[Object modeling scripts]

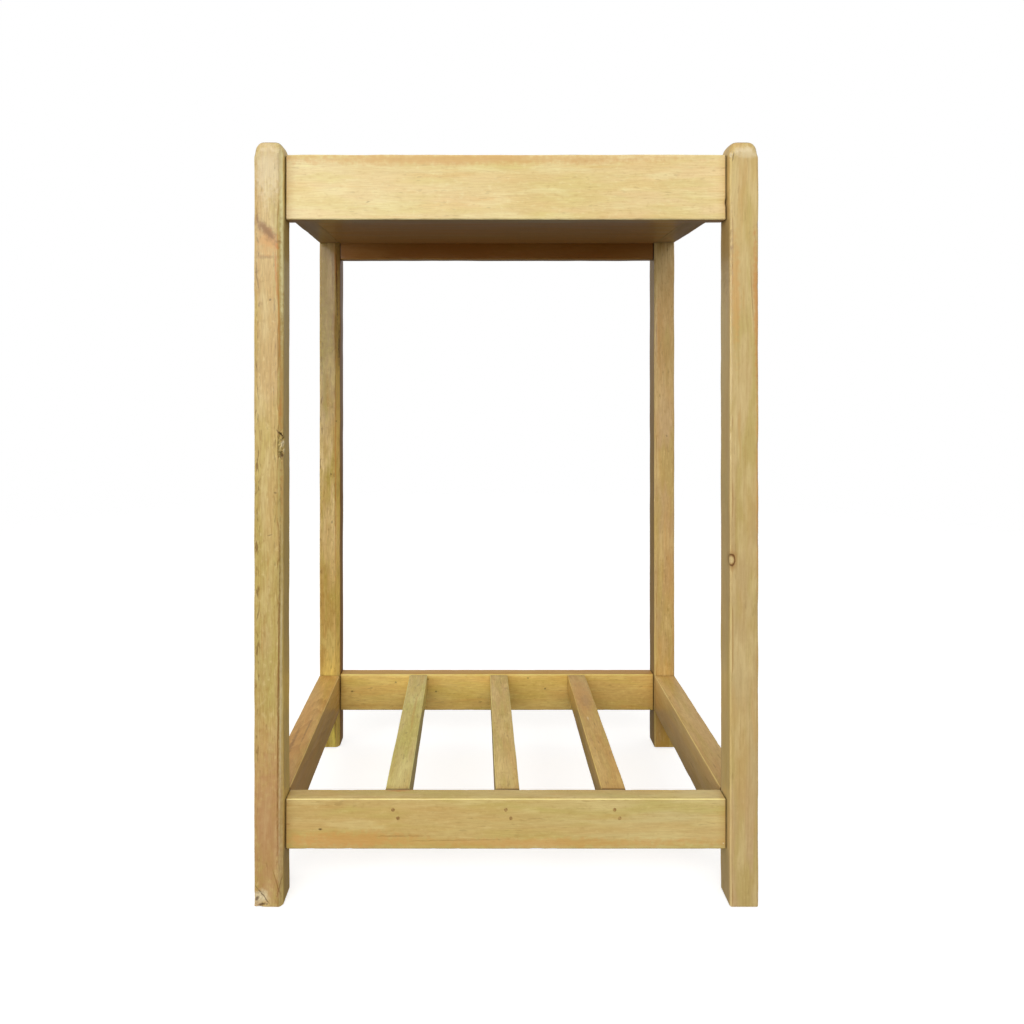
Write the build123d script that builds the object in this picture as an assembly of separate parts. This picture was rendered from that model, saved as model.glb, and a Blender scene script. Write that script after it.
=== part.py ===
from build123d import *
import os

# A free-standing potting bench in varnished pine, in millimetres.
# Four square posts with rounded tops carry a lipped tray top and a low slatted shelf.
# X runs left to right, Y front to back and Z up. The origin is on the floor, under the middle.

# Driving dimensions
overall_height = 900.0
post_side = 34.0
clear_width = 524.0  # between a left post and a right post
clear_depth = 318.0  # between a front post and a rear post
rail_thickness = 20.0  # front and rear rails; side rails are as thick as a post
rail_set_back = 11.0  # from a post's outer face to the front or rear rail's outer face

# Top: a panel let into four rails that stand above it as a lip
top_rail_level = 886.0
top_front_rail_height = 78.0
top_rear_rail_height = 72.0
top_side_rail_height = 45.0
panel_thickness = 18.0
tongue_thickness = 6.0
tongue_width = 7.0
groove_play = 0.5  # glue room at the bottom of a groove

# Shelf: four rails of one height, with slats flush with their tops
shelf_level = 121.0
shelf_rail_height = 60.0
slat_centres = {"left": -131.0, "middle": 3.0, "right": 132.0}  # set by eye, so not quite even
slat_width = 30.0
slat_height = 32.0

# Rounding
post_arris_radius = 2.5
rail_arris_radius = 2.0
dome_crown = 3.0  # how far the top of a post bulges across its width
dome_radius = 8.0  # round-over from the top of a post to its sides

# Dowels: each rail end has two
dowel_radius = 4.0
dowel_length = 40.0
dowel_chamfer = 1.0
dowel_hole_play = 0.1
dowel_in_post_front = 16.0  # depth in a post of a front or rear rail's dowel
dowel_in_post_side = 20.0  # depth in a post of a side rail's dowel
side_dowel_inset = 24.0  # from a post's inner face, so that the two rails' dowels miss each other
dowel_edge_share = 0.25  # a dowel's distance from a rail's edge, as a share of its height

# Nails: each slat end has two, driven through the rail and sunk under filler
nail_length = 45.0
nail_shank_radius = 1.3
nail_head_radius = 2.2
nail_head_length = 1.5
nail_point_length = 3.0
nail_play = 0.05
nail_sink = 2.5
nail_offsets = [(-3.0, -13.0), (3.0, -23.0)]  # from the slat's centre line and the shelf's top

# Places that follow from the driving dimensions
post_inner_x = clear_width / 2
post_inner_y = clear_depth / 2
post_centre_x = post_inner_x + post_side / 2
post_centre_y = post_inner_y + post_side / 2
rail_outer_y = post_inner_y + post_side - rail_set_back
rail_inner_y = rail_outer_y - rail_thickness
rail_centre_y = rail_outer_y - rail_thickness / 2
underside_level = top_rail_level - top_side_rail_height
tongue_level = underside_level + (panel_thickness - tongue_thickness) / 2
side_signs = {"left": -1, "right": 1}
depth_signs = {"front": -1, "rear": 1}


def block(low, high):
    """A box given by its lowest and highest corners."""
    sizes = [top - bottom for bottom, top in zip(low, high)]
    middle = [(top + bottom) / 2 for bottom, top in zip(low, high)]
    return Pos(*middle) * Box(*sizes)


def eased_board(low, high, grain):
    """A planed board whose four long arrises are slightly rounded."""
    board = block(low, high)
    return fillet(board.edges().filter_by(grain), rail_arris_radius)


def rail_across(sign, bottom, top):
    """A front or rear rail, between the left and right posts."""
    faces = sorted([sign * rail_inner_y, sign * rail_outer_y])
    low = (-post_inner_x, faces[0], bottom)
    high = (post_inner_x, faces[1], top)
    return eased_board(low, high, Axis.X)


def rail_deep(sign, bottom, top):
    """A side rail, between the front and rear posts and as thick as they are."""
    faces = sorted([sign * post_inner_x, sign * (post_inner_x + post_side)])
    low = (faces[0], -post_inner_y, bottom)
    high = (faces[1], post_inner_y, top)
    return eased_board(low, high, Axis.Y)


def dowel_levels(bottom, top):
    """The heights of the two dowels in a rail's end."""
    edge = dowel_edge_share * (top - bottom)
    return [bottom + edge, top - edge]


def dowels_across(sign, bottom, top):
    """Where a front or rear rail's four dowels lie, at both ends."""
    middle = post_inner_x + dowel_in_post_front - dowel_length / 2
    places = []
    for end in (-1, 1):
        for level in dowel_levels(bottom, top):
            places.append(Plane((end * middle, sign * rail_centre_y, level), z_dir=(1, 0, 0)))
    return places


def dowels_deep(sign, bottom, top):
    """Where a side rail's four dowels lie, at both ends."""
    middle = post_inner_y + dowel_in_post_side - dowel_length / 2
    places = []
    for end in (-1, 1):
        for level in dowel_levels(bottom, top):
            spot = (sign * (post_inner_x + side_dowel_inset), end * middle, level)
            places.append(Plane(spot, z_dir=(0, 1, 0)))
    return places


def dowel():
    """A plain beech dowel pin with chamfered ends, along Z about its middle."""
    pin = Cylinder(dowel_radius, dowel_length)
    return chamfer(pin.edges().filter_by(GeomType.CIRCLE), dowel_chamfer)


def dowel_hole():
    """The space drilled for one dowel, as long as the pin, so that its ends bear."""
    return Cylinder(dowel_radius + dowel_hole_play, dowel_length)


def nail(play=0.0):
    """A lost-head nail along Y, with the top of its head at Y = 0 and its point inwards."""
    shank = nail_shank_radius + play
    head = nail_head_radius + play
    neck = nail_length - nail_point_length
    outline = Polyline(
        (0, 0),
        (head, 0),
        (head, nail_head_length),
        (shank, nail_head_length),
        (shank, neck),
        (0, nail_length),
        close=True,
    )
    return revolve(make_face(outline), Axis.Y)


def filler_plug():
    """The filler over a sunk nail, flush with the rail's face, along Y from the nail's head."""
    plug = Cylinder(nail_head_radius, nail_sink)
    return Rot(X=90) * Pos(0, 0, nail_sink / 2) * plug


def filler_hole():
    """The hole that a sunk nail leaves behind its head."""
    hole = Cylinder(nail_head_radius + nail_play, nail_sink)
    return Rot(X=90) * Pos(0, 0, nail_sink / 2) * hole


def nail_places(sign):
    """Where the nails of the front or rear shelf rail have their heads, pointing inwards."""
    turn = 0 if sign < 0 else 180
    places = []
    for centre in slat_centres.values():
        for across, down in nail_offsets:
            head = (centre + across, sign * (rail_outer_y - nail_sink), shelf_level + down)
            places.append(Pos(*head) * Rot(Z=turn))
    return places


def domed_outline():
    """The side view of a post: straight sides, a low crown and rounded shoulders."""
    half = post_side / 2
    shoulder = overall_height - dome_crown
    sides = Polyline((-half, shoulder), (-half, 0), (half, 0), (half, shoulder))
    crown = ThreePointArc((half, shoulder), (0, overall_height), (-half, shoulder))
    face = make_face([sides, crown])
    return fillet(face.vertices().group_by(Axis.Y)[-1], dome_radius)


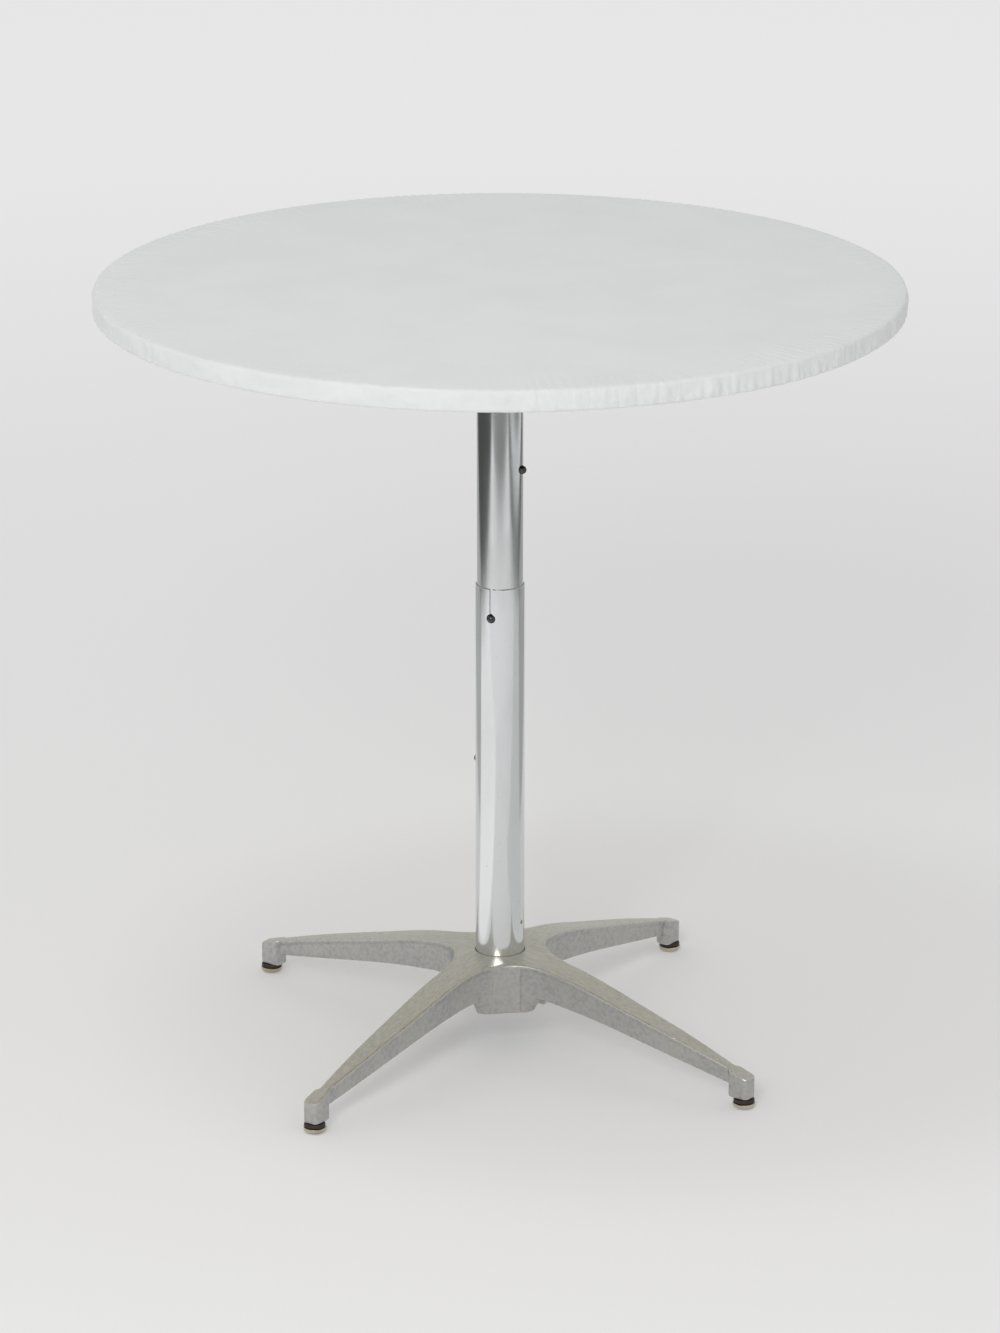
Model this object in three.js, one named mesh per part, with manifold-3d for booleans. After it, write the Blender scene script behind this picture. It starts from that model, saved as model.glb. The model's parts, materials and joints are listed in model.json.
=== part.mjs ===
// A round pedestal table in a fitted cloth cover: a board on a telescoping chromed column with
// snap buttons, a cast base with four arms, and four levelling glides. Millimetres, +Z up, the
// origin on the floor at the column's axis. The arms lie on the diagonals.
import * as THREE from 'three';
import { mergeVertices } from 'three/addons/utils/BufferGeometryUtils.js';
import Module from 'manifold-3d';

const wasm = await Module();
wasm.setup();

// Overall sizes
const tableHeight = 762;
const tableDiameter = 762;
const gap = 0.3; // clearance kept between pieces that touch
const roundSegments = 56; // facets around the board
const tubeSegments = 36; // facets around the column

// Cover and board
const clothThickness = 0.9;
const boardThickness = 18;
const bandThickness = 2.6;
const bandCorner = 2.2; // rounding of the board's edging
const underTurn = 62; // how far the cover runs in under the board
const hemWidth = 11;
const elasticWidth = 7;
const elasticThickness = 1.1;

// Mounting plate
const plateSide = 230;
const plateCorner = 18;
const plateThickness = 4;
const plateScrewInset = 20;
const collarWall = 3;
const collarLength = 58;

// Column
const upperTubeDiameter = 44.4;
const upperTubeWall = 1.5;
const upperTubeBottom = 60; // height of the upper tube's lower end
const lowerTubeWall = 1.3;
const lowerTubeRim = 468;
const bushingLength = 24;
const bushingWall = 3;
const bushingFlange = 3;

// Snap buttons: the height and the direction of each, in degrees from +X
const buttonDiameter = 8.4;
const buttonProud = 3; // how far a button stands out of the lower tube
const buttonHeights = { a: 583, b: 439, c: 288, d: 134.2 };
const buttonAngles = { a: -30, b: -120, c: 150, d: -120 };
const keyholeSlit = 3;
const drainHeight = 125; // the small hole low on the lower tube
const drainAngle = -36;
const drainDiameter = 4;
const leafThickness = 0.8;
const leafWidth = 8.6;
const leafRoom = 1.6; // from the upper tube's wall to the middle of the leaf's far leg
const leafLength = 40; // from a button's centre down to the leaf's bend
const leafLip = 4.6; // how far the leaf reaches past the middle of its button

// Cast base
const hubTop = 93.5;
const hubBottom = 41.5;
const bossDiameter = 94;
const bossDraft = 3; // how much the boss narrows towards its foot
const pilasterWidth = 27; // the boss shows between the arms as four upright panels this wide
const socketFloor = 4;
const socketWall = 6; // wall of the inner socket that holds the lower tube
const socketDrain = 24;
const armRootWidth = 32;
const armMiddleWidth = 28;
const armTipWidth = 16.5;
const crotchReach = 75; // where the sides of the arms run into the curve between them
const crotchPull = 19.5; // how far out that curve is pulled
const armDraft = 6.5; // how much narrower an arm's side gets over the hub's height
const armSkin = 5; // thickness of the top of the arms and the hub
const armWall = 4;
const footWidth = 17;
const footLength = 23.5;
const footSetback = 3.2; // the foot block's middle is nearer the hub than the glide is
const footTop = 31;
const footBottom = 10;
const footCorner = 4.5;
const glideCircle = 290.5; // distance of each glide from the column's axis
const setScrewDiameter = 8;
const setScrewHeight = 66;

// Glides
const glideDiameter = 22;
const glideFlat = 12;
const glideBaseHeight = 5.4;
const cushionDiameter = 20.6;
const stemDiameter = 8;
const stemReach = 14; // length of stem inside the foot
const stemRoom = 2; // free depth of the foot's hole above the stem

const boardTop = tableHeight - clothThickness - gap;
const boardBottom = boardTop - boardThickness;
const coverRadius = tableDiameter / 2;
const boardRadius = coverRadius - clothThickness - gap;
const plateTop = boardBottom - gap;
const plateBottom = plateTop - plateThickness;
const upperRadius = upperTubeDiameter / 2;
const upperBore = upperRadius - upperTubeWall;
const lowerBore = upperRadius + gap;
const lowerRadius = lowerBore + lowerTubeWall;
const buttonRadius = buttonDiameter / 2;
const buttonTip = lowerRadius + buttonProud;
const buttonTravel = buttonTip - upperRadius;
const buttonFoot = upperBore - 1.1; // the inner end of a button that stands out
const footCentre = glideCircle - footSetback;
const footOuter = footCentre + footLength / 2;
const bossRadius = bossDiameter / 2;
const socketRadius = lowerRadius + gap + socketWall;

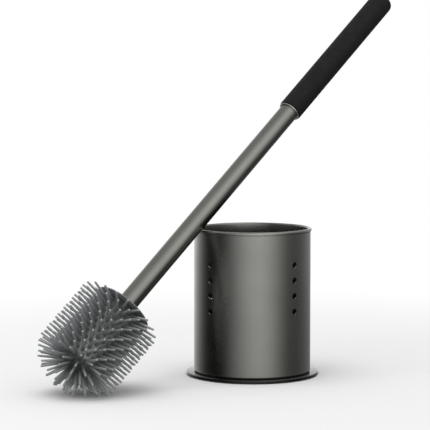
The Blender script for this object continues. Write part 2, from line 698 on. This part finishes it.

§ Work to do
Quote verbatim the opening lines of the listing above, ending with the line where "# X runs left" appears; include both endpoints and nothing more.

§ Response
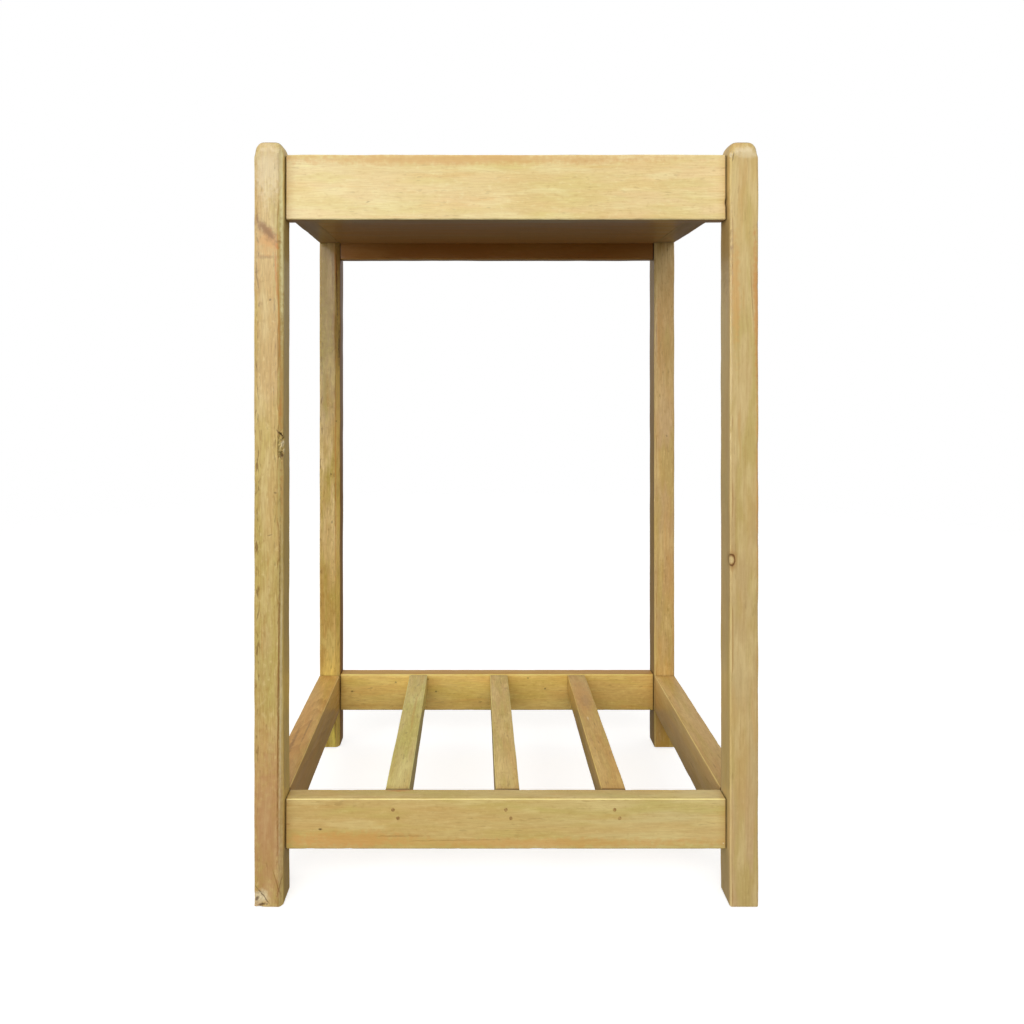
Write the build123d script that builds the object in this picture as an assembly of separate parts. This picture was rendered from that model, saved as model.glb, and a Blender scene script. Write that script after it.
=== part.py ===
from build123d import *
import os

# A free-standing potting bench in varnished pine, in millimetres.
# Four square posts with rounded tops carry a lipped tray top and a low slatted shelf.
# X runs left to right, Y front to back and Z up. The origin is on the floor, under the middle.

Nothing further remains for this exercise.